> What you will do
Look through the material below, count the lines containing the word "origin", and state only the count.

> Provided records
[start]
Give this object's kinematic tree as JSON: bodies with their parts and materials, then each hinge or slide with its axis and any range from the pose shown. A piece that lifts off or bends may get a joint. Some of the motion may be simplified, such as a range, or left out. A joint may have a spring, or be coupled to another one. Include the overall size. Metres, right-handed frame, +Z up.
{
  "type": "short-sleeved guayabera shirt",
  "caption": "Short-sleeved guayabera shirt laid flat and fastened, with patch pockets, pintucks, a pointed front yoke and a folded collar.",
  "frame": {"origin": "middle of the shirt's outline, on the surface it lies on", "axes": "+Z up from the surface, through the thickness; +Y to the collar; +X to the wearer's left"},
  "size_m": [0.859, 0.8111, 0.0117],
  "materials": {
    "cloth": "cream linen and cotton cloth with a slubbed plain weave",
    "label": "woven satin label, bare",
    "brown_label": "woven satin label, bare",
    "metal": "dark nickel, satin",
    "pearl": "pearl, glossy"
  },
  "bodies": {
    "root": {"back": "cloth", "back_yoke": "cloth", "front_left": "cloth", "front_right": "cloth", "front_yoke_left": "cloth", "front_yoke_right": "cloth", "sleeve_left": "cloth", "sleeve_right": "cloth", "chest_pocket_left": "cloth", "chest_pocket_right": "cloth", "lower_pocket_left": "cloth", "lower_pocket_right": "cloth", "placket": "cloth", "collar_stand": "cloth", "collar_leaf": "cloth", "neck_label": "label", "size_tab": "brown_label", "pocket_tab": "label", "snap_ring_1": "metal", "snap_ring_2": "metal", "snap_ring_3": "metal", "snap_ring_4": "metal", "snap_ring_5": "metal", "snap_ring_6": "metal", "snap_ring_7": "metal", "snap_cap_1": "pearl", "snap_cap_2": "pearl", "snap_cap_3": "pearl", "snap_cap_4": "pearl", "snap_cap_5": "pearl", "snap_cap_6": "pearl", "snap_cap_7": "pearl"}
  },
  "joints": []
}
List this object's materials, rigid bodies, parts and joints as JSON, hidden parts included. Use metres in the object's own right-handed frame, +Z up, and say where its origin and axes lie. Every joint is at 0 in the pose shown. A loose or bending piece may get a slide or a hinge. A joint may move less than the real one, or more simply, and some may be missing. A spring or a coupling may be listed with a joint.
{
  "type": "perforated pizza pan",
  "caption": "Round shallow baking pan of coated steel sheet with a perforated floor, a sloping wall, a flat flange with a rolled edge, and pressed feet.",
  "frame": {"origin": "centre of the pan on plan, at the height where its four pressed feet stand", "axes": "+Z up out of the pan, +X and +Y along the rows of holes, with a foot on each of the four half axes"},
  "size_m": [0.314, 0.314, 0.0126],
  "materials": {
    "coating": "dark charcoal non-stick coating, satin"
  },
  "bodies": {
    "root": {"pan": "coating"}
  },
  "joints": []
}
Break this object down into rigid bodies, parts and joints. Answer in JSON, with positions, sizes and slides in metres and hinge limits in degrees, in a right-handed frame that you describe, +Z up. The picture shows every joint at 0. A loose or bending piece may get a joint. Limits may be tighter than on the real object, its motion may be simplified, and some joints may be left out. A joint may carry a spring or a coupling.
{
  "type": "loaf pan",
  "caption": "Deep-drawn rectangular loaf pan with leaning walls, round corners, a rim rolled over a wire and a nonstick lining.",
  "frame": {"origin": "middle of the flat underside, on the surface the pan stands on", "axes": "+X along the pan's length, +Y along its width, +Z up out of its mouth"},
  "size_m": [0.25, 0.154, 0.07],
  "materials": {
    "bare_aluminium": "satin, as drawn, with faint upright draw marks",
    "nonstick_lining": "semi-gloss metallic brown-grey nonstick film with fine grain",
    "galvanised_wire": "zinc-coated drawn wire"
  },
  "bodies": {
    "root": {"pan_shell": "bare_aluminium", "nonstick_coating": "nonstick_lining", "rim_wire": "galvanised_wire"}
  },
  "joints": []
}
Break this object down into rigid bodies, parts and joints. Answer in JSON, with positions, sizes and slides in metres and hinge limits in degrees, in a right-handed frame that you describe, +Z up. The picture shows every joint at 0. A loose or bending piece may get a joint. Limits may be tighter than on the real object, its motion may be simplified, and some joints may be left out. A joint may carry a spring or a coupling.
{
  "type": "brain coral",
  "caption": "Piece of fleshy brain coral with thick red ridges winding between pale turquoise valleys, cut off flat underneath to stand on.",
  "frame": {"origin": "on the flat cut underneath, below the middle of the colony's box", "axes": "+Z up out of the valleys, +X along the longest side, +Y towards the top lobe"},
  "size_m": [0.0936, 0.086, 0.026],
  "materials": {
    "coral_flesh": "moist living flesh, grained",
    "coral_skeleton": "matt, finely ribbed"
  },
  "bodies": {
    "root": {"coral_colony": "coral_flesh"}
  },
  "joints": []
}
[end]
> Output of the exercise
5